The Justice Department chose not to criminally prosecute the chairmen from Goldman or JPMorgan Chase (both of whom ranked in the top twenty for Obama’s career campaign contributors) or from anywhere else for creating faulty CDOs, trading against them, dumping them on less knowledgeable investors, or otherwise speculating with capital supposedly siphoned off for more productive and less risky purposes.

Similarly, the Justice Department punted on prosecuting Jon Corzine, the former governor of New Jersey and a top-tier bundler for Obama. Steering his firm MF Global into an abyss, Corzine had bet more than $6 billion on European sovereign debt.

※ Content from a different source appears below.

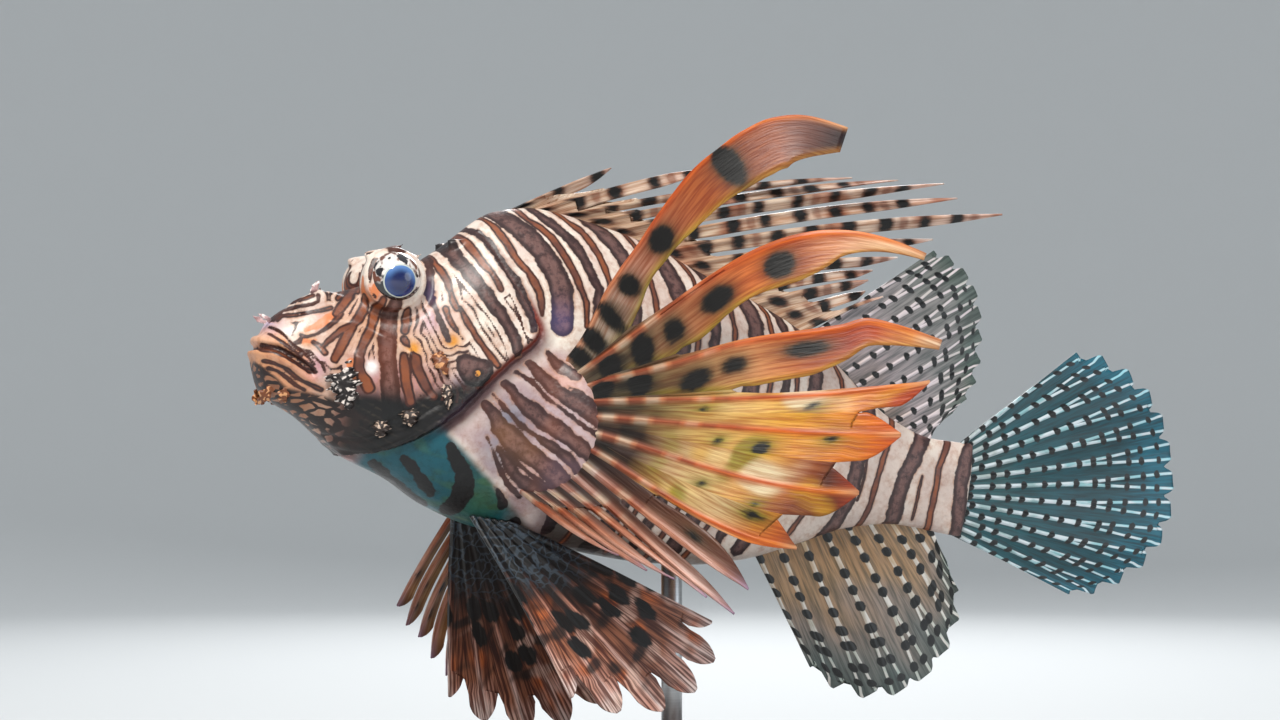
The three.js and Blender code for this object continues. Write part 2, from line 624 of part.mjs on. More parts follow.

The $1 billion MF Global “mistake,” the multibillion-dollar losses on bets made by Chase, the CDOs chosen by the firm’s biggest hedge fund clients that had been set up to fail—these were apparently just minor events in the scheme of making money and maintaining alliances. On October 31, 2011, MF Global filed Chapter 11, with $41 billion in assets and $39.7 billion in debt, the eighth largest bankruptcy in US history. Four days before the collapse, Corzine sent an email to an employee “to strategize how they could use customer segregated funds [and get JPMorgan Chase] to clear MF Global’s trades more quickly.” He avoided criminal fraud charges.

The general response of Obama and his cabinet toward Wall Street criminality and the sheer unsavoriness of its leaders showed the degree to which nothing had changed and the lack of commitment to reform. If nothing changes fundamentally in the banking landscape, more and larger crises are a given. The most powerful banks are bigger, more interconnected, and more reliant on cheap money and federal largesse than ever. Their leaders are unrepentant and unaccountable. Their political alliances require nothing of them anymore except some fines that can be easily re-earned.